What should have been a national solution to runaway production, using a single film incentive to protect the potent concentration of the Hollywood industry cluster in Los Angeles (and, to a lesser extent, New York), was bastardized into a state level tool that serves self-interested short-term “benefits” to individual states.  In the short term, jobs remained in the U.S. as opposed to going to Canada, but this was achieved by selfish, outrageously expensive and unsustainable policies that served to hurt not only the cash-strapped states enacting them, but also the entire nation.  The race to the bottom of U.S. states enacting film incentives has been a costly distraction from the threat runaway production poses from other nations.  Film incentives are a weapon that the nation can use to defend itself.  But like any weapon, the nation needs to understand how to operate it.  With film incentives, the fundamentals are like that of a gun.  Instead of pointing the gun at the other nations causing runaway production, the U.S. has been shooting itself in the face.
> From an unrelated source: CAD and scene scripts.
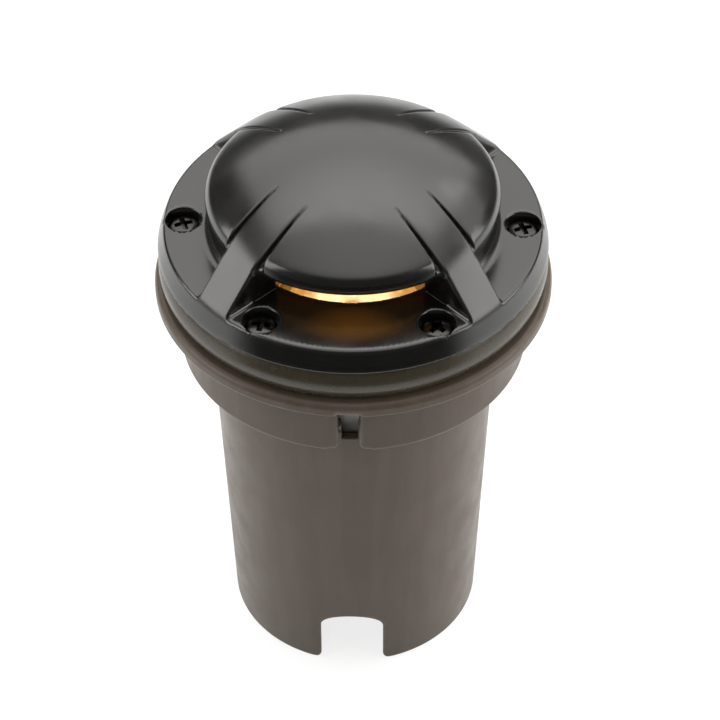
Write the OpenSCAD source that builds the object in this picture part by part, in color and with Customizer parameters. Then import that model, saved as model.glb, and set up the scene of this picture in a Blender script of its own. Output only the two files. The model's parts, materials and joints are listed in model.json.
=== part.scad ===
// In-ground well light: a shielded cover on a cast housing that drops into a ground sleeve
// Millimetres. The origin is the centre of the sleeve's bottom rim, +Z is up and -Y is the lit front.

/* [Ground sleeve] */
// Height of the sleeve, from its bottom rim to the top of its ring
sleeve_h = 136.5; // [130:0.5:150]
// Reach of the ring beyond the housing's flange
ring_reach = 1.45; // [0.5:0.05:3]
// Thickness of the ring
ring_t = 4.5; // [3.5:0.1:6]
// Rounding of the ring's upper edge
ring_edge_r = 2; // [0.5:0.1:2.4]
// Rounding of the ring's lower edge
ring_under_r = 0.6; // [0.2:0.1:1]
// Set-out of the ring from the collar below it
ring_step = 7.15; // [5:0.05:9]
// Height of the collar
collar_h = 21.2; // [18:0.2:26]
// Rounding of the collar's lower edge
collar_edge_r = 1.2; // [0.4:0.1:2]
// Room between the tube and the canister, at their tops
tube_top_room = 3.4; // [2:0.1:5]
// Room between the tube and the canister, at their feet
tube_foot_room = 0.6; // [0.4:0.1:2]
// Rounding of the bottom rim
rim_r = 0.8; // [0.2:0.1:1.2]
// Wall of the sleeve
sleeve_wall = 2.5; // [1.8:0.1:2.8]
// Width of the notch in the collar
notch_w = 5.9; // [4:0.1:8]
// Flare at the foot of the notch
notch_flare_r = 2.4; // [1:0.1:3]
// Width of the window in the tube behind the notch
window_w = 4.4; // [3:0.1:7]
// Reach of the window below the collar
window_drop = 3.8; // [2:0.1:8]
// Width of the cable cut-out in the bottom rim
cable_cut_w = 20; // [14:0.5:26]
// Height of the cable cut-out
cable_cut_h = 22.5; // [16:0.5:30]
// Rise of the arch of the cable cut-out
cable_arch_h = 6; // [3:0.5:10]
// Flare at the foot of the cable cut-out
cable_flare_r = 2.6; // [0.6:0.1:4]

/* [Housing] */
// Width of the flange and of the cover outside the screw circle
flange_edge_w = 8; // [7.5:0.1:10]
// Height of the flange
flange_h = 10.9; // [10.5:0.1:14]
// Gap left between parts that lift apart
seat_gap = 0.3; // [0.1:0.05:0.5]
// Height of the lip along the flange's top edge
flange_lip_h = 0.9; // [0.6:0.1:1.4]
// Depth of the groove under the lip
flange_groove_t = 0.7; // [0.3:0.1:1.2]
// Height of the groove under the lip
flange_groove_h = 1.1; // [0.6:0.1:1.6]
// Height of the set-back foot below the bead
flange_foot_h = 2.35; // [1.2:0.05:3]
// Swell of the bead round the flange's side
flange_bead_t = 0.5; // [0.2:0.1:0.8]
// Set-back of the flange's foot
flange_foot_t = 0.35; // [0.2:0.05:0.8]
// Wall of the flange's outer skirt
skirt_wall = 2.8; // [2.2:0.1:3.2]
// Thickness of the flange's top over the cored ring
flange_top_t = 3; // [2:0.1:4]
// Set-out of the bowl's side from the glass recess
bowl_step = 2.5; // [2:0.1:3.5]
// Room between the sleeve's collar and the canister's top
collar_room = 3; // [2:0.1:4]
// Height of the neck between the bowl and the canister
neck_h = 7.5; // [6:0.5:8]
// Room between the canister's foot and the yoke
canister_room = 2.1; // [1.5:0.1:3]
// Widening of the canister from its foot to its top
canister_taper = 1.6; // [0.5:0.1:2.5]
// Height of the housing's foot above the sleeve's
housing_foot_z = 26; // [24:0.5:30]
// Wall of the housing
housing_wall = 3; // [2.2:0.1:3.2]
// Thickness of the canister's floor
floor_t = 4; // [3:0.5:5]
// Width of the ledge under the glass
ledge_w = 7.5; // [6.5:0.1:9]

/* [Glass and gaskets] */
// Diameter of the glass
glass_d = 89.5; // [86:0.5:91]
// Thickness of the glass
glass_t = 5; // [4:0.5:6]
// Bevel of the glass edges
glass_bevel = 0.5; // [0.2:0.1:1]
// Thickness of the lower gasket
lower_gasket_t = 1.5; // [1:0.1:2]
// Thickness of the upper gasket
upper_gasket_t = 1.7; // [1:0.1:2]
// Width of both gaskets
gasket_w = 5.75; // [4:0.25:7]
// Gap round the glass and the gaskets
glass_gap = 0.25; // [0.1:0.05:0.4]

/* [Cover] */
// Height of the cover, from its seat to the top of the dome
cover_h = 35.4; // [32:0.2:38]
// Set-in of the shoulder, where the dome meets the flank, from the lips
shoulder_inset = 0.1; // [0:0.05:1]
// Height of the cover at the shoulder
shoulder_h = 21.2; // [19:0.2:23]
// Width of the rim outside the pockets
pocket_edge_w = 2.4; // [2:0.1:4]
// Rise of the flank over the pockets' floor at their outer arc
pocket_edge_rise = 0.7; // [0.3:0.1:2]
// Blend radius between the dome and the flank
shoulder_blend_r = 30; // [10:1:60]
// Blend radius between the flank and the cover's outer band
rim_blend_r = 10; // [4:0.5:12]
// Height of the pockets' floor
pocket_floor_h = 7.2; // [6.6:0.1:7.3]
// Height of the upright band along the cover's bottom edge
cover_band_h = 0.9; // [0.4:0.1:1.5]
// Width of the strap ribs
rib_w = 12.4; // [10:0.2:13]
// Distance from the screw circle to the lips of the shells
lip_gap = 6.9; // [6.6:0.1:8]
// Radius of the lips' upper rounding
lip_crown_r = 6; // [4:0.5:9]
// Radius of the lips' lower rounding
lip_r = 1.8; // [1.2:0.1:2.4]
// Overhang of the lips over the upright wall below them
lip_overhang = 1.6; // [1:0.1:2.5]
// Radius of the cove between that wall and the pockets' floor
cove_r = 2; // [0.5:0.5:3]
// Thickness of that wall
shell_wall_t = 5.5; // [4:0.1:7]
// Thickness of the dome
shell_t = 3; // [2.2:0.1:4]
// Set-in of the light opening from that wall
aperture_step = 1.1; // [0.5:0.1:3]
// Length of the grooves beside the ribs
rib_groove_l = 19.3; // [12:0.1:24]
// Width of those grooves at the lip
rib_groove_w = 1.3; // [0.8:0.1:2.4]
// Depth of those grooves at the lip
rib_groove_t = 3.4; // [2:0.1:4]

/* [Cover screws] */
// Distance from the glass recess to the screw circle
screw_inset = 6; // [5.5:0.1:8]
// Number of cover screws
screw_count = 6; // [6:1:6]
// Diameter of the screw heads
screw_head_d = 9.8; // [8:0.1:10]
// Height of the screw heads
screw_head_h = 3; // [2.2:0.1:3.4]
// Diameter of the screw shanks
screw_d = 4.9; // [4:0.1:5]
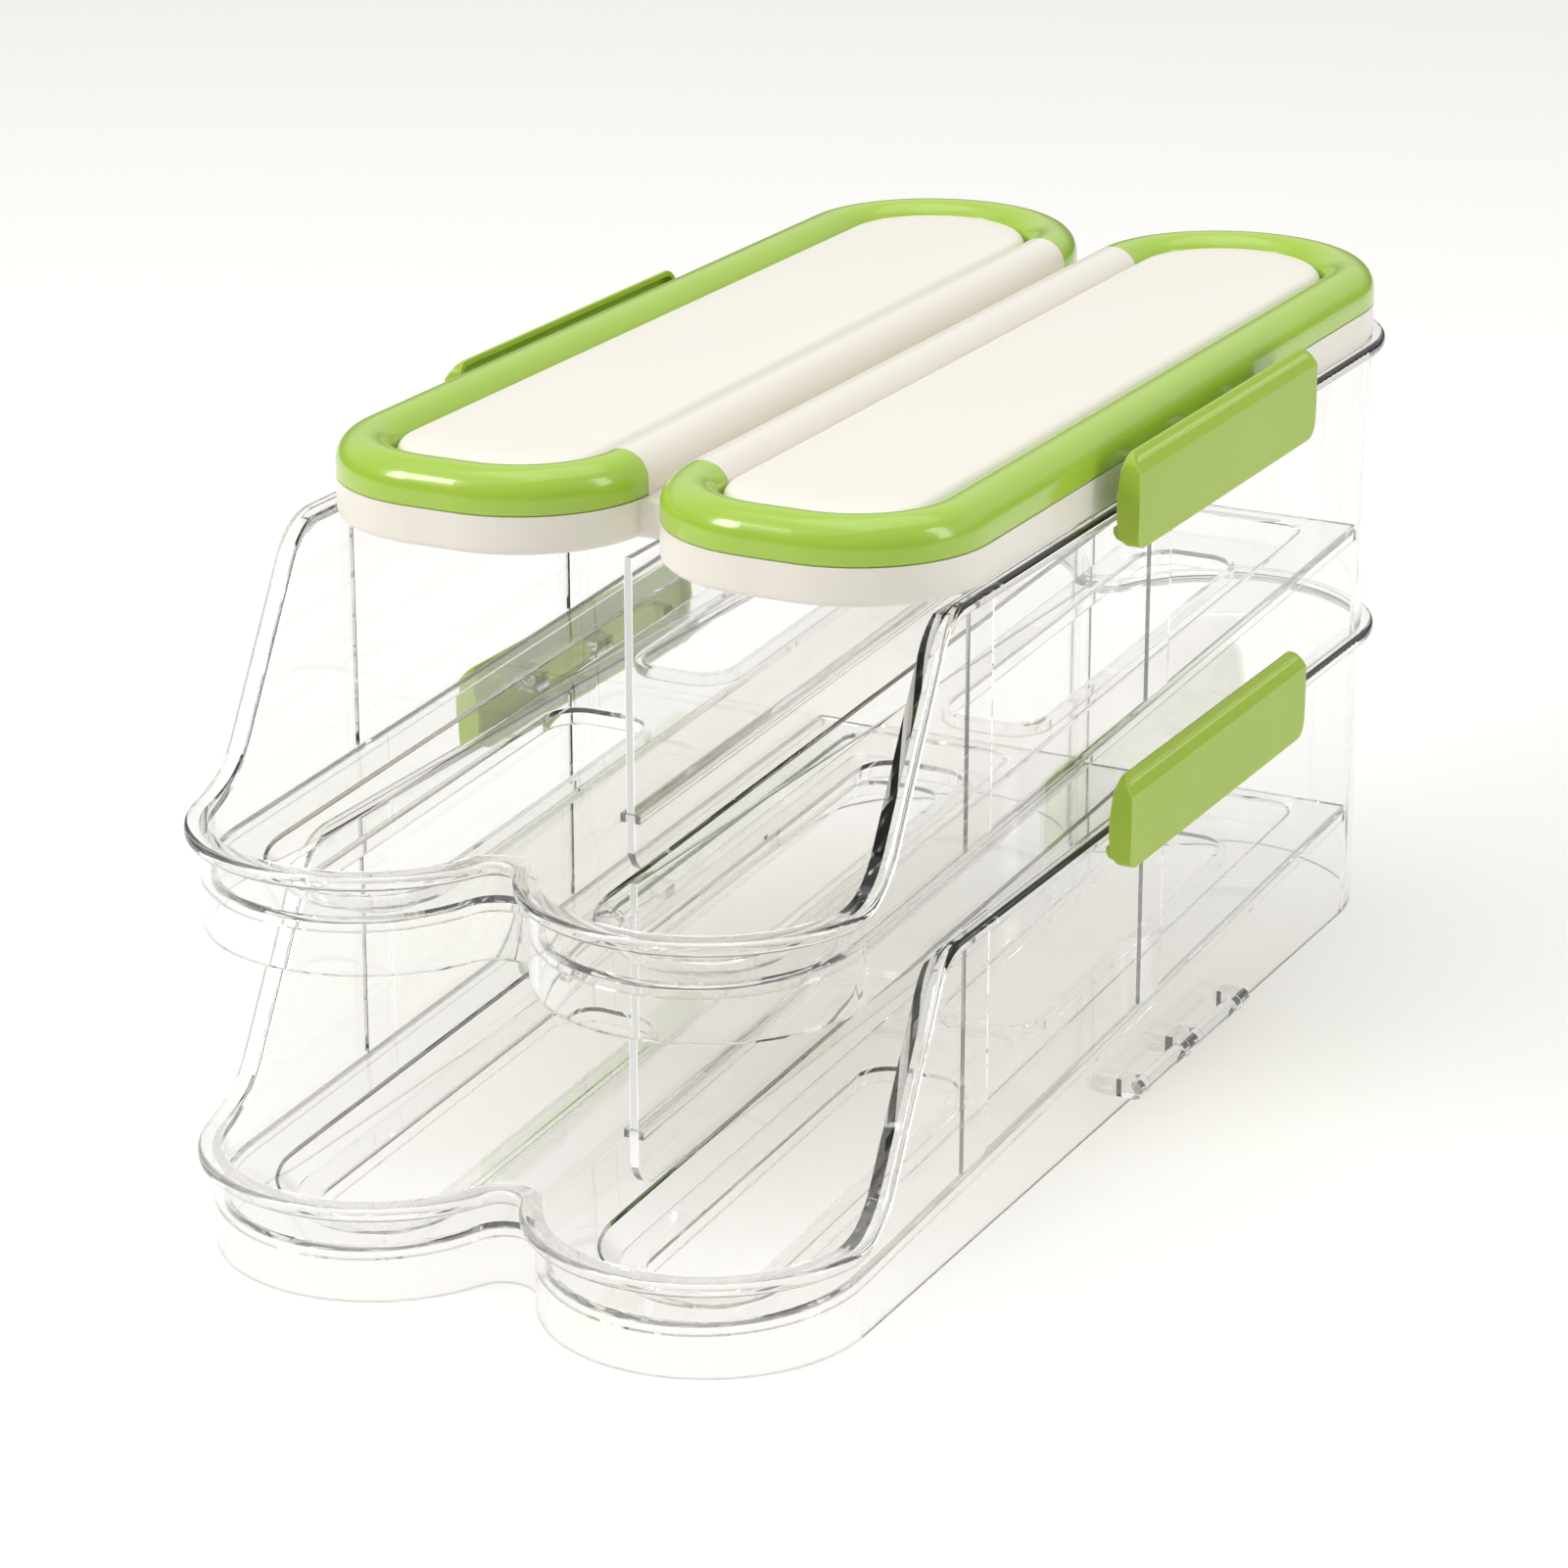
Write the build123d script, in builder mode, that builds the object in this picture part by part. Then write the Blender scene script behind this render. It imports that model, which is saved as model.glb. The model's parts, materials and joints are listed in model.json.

The Canadians know the key to toppling the dominance of the US film industry is to hollow-out and weaken Los Angeles and their incentives were designed specifically to do that.  With the exception of New York, every state trying to build a sustainable film industry will fail.    In the meantime, it’s time to start pointing out that they are only helping Canada and film industries in other nations achieve their goal of ending US dominance at the global box office.

Policy makers in the incentive states thought they were being smart copying the Canadian film incentives.  But had these state lawmakers in the US taken the time to understand and study the overall goal of the Canadian plan and the intent of enacting film incentives, they might have realized they were not being clever at all.  The ignorance is breathtaking.  And now its costing us all.